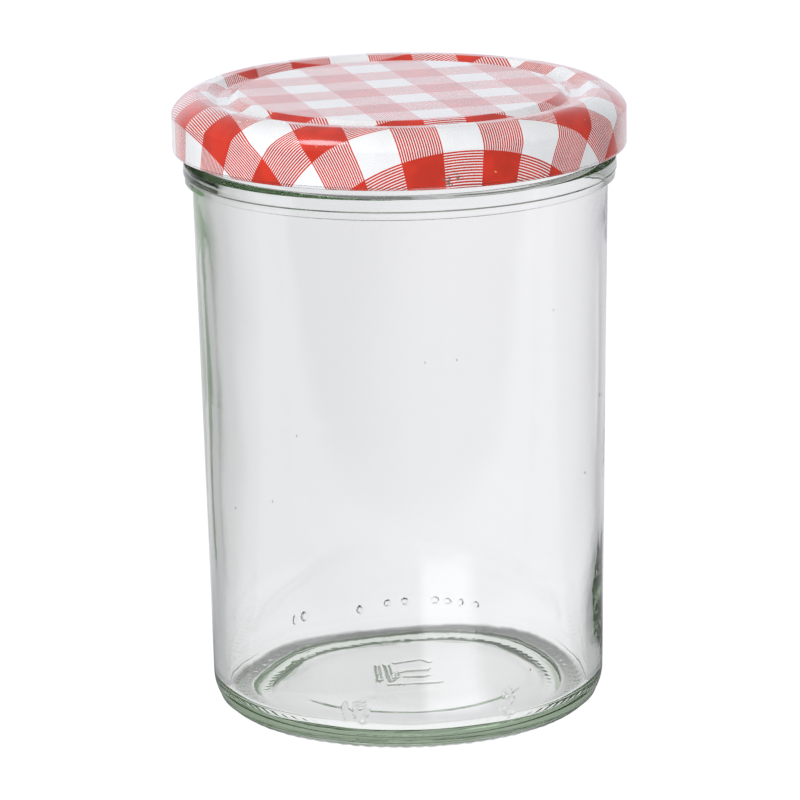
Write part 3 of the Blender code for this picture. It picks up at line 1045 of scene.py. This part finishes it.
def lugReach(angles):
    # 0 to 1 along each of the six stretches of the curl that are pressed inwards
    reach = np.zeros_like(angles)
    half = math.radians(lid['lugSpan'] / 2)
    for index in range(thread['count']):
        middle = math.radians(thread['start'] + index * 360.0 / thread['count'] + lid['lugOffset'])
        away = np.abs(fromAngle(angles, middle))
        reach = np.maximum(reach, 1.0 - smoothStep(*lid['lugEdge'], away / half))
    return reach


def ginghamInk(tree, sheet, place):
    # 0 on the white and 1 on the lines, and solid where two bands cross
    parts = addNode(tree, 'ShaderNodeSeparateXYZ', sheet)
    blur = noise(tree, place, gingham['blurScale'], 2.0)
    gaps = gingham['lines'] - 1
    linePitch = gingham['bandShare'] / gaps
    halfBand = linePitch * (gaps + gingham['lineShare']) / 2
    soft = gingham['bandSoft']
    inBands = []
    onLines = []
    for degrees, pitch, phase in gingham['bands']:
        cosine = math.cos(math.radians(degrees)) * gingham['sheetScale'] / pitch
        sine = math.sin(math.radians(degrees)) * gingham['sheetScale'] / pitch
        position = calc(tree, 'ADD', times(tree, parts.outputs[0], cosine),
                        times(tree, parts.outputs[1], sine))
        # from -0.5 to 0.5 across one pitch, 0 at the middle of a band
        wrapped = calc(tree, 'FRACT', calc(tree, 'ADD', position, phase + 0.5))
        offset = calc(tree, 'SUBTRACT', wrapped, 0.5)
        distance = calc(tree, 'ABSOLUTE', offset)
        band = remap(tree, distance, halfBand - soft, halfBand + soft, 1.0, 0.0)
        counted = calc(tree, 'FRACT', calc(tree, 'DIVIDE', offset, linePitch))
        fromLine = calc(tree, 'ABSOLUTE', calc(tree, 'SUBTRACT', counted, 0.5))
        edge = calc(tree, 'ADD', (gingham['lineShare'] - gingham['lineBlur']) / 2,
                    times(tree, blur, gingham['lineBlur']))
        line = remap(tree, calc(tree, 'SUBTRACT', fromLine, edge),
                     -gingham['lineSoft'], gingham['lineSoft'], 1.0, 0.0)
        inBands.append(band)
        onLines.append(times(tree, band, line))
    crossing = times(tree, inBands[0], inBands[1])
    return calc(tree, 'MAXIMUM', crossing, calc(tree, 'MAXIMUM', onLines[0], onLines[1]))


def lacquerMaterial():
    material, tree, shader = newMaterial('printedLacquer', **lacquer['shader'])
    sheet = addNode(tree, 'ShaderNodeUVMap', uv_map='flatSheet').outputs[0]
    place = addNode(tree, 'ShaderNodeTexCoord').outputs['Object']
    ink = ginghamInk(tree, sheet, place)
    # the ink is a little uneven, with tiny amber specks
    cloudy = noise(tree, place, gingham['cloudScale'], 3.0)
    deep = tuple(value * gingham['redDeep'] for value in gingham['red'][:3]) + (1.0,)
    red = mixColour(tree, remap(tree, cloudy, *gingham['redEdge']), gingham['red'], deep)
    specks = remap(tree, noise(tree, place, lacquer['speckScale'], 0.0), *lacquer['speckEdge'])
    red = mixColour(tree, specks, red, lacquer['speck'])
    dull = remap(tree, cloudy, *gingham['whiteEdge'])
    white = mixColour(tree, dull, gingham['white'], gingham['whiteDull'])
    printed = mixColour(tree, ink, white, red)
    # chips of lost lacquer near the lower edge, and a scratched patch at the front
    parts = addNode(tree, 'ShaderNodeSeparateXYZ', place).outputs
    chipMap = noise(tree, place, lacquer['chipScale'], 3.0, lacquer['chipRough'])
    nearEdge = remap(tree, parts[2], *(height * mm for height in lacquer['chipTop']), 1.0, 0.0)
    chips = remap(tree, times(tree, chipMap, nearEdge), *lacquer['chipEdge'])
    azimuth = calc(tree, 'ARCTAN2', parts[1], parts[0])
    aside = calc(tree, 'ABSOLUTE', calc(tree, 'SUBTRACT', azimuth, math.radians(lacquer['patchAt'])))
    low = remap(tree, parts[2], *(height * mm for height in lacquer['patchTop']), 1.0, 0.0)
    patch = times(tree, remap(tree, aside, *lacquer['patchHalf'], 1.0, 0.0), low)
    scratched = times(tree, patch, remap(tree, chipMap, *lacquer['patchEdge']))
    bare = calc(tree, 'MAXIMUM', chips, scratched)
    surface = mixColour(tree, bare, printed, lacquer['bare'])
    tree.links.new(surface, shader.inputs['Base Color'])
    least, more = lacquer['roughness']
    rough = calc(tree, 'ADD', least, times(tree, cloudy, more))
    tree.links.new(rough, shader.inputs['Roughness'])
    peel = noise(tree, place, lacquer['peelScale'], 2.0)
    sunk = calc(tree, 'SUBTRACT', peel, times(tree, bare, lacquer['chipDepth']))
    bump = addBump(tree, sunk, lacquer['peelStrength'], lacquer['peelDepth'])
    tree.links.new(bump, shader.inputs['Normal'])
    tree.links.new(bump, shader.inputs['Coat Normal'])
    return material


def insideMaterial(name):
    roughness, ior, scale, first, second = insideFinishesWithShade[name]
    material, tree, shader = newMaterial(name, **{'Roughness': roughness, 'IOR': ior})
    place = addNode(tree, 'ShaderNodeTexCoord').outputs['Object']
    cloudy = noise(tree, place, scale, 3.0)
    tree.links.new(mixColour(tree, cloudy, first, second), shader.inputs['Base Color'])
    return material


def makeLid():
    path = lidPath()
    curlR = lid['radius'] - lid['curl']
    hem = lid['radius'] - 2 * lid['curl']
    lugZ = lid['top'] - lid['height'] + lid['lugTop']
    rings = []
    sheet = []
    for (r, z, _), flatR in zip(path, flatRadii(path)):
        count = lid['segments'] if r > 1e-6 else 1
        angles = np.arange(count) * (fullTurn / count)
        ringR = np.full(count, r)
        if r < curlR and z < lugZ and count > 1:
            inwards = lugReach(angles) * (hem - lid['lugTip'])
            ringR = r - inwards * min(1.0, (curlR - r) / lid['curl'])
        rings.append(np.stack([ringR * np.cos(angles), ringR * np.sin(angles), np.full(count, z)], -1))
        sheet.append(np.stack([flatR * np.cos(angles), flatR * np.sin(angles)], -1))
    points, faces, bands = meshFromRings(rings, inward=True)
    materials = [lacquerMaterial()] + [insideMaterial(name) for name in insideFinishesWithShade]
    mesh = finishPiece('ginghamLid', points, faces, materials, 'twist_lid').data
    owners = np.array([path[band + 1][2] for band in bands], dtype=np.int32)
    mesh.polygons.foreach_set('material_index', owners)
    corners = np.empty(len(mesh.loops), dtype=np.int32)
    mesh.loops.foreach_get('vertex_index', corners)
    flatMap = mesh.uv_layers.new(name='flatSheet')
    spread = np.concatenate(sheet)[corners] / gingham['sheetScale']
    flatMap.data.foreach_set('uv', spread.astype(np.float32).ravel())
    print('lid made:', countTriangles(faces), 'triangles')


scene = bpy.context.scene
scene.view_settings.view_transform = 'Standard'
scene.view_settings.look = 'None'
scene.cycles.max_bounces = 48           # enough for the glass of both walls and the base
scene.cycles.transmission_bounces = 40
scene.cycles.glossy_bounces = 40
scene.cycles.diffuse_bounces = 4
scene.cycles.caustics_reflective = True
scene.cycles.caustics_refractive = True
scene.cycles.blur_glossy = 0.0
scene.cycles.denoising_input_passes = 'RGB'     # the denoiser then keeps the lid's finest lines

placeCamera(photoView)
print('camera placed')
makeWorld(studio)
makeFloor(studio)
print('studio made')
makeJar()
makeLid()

········

* What is required *
Using the data above, output each line exactly.

* Solution for this problem *
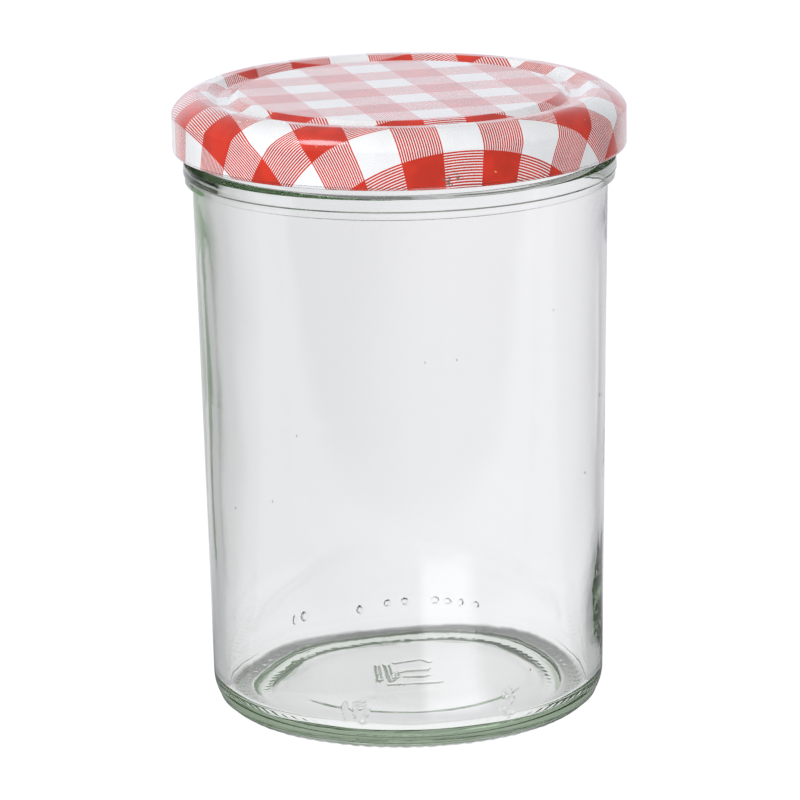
Write part 3 of the Blender code for this picture. It picks up at line 1045 of scene.py. This part finishes it.
def lugReach(angles):
    # 0 to 1 along each of the six stretches of the curl that are pressed inwards
    reach = np.zeros_like(angles)
    half = math.radians(lid['lugSpan'] / 2)
    for index in range(thread['count']):
        middle = math.radians(thread['start'] + index * 360.0 / thread['count'] + lid['lugOffset'])
        away = np.abs(fromAngle(angles, middle))
        reach = np.maximum(reach, 1.0 - smoothStep(*lid['lugEdge'], away / half))
    return reach


def ginghamInk(tree, sheet, place):
    # 0 on the white and 1 on the lines, and solid where two bands cross
    parts = addNode(tree, 'ShaderNodeSeparateXYZ', sheet)
    blur = noise(tree, place, gingham['blurScale'], 2.0)
    gaps = gingham['lines'] - 1
    linePitch = gingham['bandShare'] / gaps
    halfBand = linePitch * (gaps + gingham['lineShare']) / 2
    soft = gingham['bandSoft']
    inBands = []
    onLines = []
    for degrees, pitch, phase in gingham['bands']:
        cosine = math.cos(math.radians(degrees)) * gingham['sheetScale'] / pitch
        sine = math.sin(math.radians(degrees)) * gingham['sheetScale'] / pitch
        position = calc(tree, 'ADD', times(tree, parts.outputs[0], cosine),
                        times(tree, parts.outputs[1], sine))
        # from -0.5 to 0.5 across one pitch, 0 at the middle of a band
        wrapped = calc(tree, 'FRACT', calc(tree, 'ADD', position, phase + 0.5))
        offset = calc(tree, 'SUBTRACT', wrapped, 0.5)
        distance = calc(tree, 'ABSOLUTE', offset)
        band = remap(tree, distance, halfBand - soft, halfBand + soft, 1.0, 0.0)
        counted = calc(tree, 'FRACT', calc(tree, 'DIVIDE', offset, linePitch))
        fromLine = calc(tree, 'ABSOLUTE', calc(tree, 'SUBTRACT', counted, 0.5))
        edge = calc(tree, 'ADD', (gingham['lineShare'] - gingham['lineBlur']) / 2,
                    times(tree, blur, gingham['lineBlur']))
        line = remap(tree, calc(tree, 'SUBTRACT', fromLine, edge),
                     -gingham['lineSoft'], gingham['lineSoft'], 1.0, 0.0)
        inBands.append(band)
        onLines.append(times(tree, band, line))
    crossing = times(tree, inBands[0], inBands[1])
    return calc(tree, 'MAXIMUM', crossing, calc(tree, 'MAXIMUM', onLines[0], onLines[1]))


def lacquerMaterial():
    material, tree, shader = newMaterial('printedLacquer', **lacquer['shader'])
    sheet = addNode(tree, 'ShaderNodeUVMap', uv_map='flatSheet').outputs[0]
    place = addNode(tree, 'ShaderNodeTexCoord').outputs['Object']
    ink = ginghamInk(tree, sheet, place)
    # the ink is a little uneven, with tiny amber specks
    cloudy = noise(tree, place, gingham['cloudScale'], 3.0)
    deep = tuple(value * gingham['redDeep'] for value in gingham['red'][:3]) + (1.0,)
    red = mixColour(tree, remap(tree, cloudy, *gingham['redEdge']), gingham['red'], deep)
    specks = remap(tree, noise(tree, place, lacquer['speckScale'], 0.0), *lacquer['speckEdge'])
    red = mixColour(tree, specks, red, lacquer['speck'])
    dull = remap(tree, cloudy, *gingham['whiteEdge'])
    white = mixColour(tree, dull, gingham['white'], gingham['whiteDull'])
    printed = mixColour(tree, ink, white, red)
    # chips of lost lacquer near the lower edge, and a scratched patch at the front
    parts = addNode(tree, 'ShaderNodeSeparateXYZ', place).outputs
    chipMap = noise(tree, place, lacquer['chipScale'], 3.0, lacquer['chipRough'])
    nearEdge = remap(tree, parts[2], *(height * mm for height in lacquer['chipTop']), 1.0, 0.0)
    chips = remap(tree, times(tree, chipMap, nearEdge), *lacquer['chipEdge'])
    azimuth = calc(tree, 'ARCTAN2', parts[1], parts[0])
    aside = calc(tree, 'ABSOLUTE', calc(tree, 'SUBTRACT', azimuth, math.radians(lacquer['patchAt'])))
    low = remap(tree, parts[2], *(height * mm for height in lacquer['patchTop']), 1.0, 0.0)
    patch = times(tree, remap(tree, aside, *lacquer['patchHalf'], 1.0, 0.0), low)
    scratched = times(tree, patch, remap(tree, chipMap, *lacquer['patchEdge']))
    bare = calc(tree, 'MAXIMUM', chips, scratched)
    surface = mixColour(tree, bare, printed, lacquer['bare'])
    tree.links.new(surface, shader.inputs['Base Color'])
    least, more = lacquer['roughness']
    rough = calc(tree, 'ADD', least, times(tree, cloudy, more))
    tree.links.new(rough, shader.inputs['Roughness'])
    peel = noise(tree, place, lacquer['peelScale'], 2.0)
    sunk = calc(tree, 'SUBTRACT', peel, times(tree, bare, lacquer['chipDepth']))
    bump = addBump(tree, sunk, lacquer['peelStrength'], lacquer['peelDepth'])
    tree.links.new(bump, shader.inputs['Normal'])
    tree.links.new(bump, shader.inputs['Coat Normal'])
    return material


def insideMaterial(name):
    roughness, ior, scale, first, second = insideFinishesWithShade[name]
    material, tree, shader = newMaterial(name, **{'Roughness': roughness, 'IOR': ior})
    place = addNode(tree, 'ShaderNodeTexCoord').outputs['Object']
    cloudy = noise(tree, place, scale, 3.0)
    tree.links.new(mixColour(tree, cloudy, first, second), shader.inputs['Base Color'])
    return material


def makeLid():
    path = lidPath()
    curlR = lid['radius'] - lid['curl']
    hem = lid['radius'] - 2 * lid['curl']
    lugZ = lid['top'] - lid['height'] + lid['lugTop']
    rings = []
    sheet = []
    for (r, z, _), flatR in zip(path, flatRadii(path)):
        count = lid['segments'] if r > 1e-6 else 1
        angles = np.arange(count) * (fullTurn / count)
        ringR = np.full(count, r)
        if r < curlR and z < lugZ and count > 1:
            inwards = lugReach(angles) * (hem - lid['lugTip'])
            ringR = r - inwards * min(1.0, (curlR - r) / lid['curl'])
        rings.append(np.stack([ringR * np.cos(angles), ringR * np.sin(angles), np.full(count, z)], -1))
        sheet.append(np.stack([flatR * np.cos(angles), flatR * np.sin(angles)], -1))
    points, faces, bands = meshFromRings(rings, inward=True)
    materials = [lacquerMaterial()] + [insideMaterial(name) for name in insideFinishesWithShade]
    mesh = finishPiece('ginghamLid', points, faces, materials, 'twist_lid').data
    owners = np.array([path[band + 1][2] for band in bands], dtype=np.int32)
    mesh.polygons.foreach_set('material_index', owners)
    corners = np.empty(len(mesh.loops), dtype=np.int32)
    mesh.loops.foreach_get('vertex_index', corners)
    flatMap = mesh.uv_layers.new(name='flatSheet')
    spread = np.concatenate(sheet)[corners] / gingham['sheetScale']
    flatMap.data.foreach_set('uv', spread.astype(np.float32).ravel())
    print('lid made:', countTriangles(faces), 'triangles')


scene = bpy.context.scene
scene.view_settings.view_transform = 'Standard'
scene.view_settings.look = 'None'
scene.cycles.max_bounces = 48           # enough for the glass of both walls and the base
scene.cycles.transmission_bounces = 40
scene.cycles.glossy_bounces = 40
scene.cycles.diffuse_bounces = 4
scene.cycles.caustics_reflective = True
scene.cycles.caustics_refractive = True
scene.cycles.blur_glossy = 0.0
scene.cycles.denoising_input_passes = 'RGB'     # the denoiser then keeps the lid's finest lines

placeCamera(photoView)
print('camera placed')
makeWorld(studio)
makeFloor(studio)
print('studio made')
makeJar()
makeLid()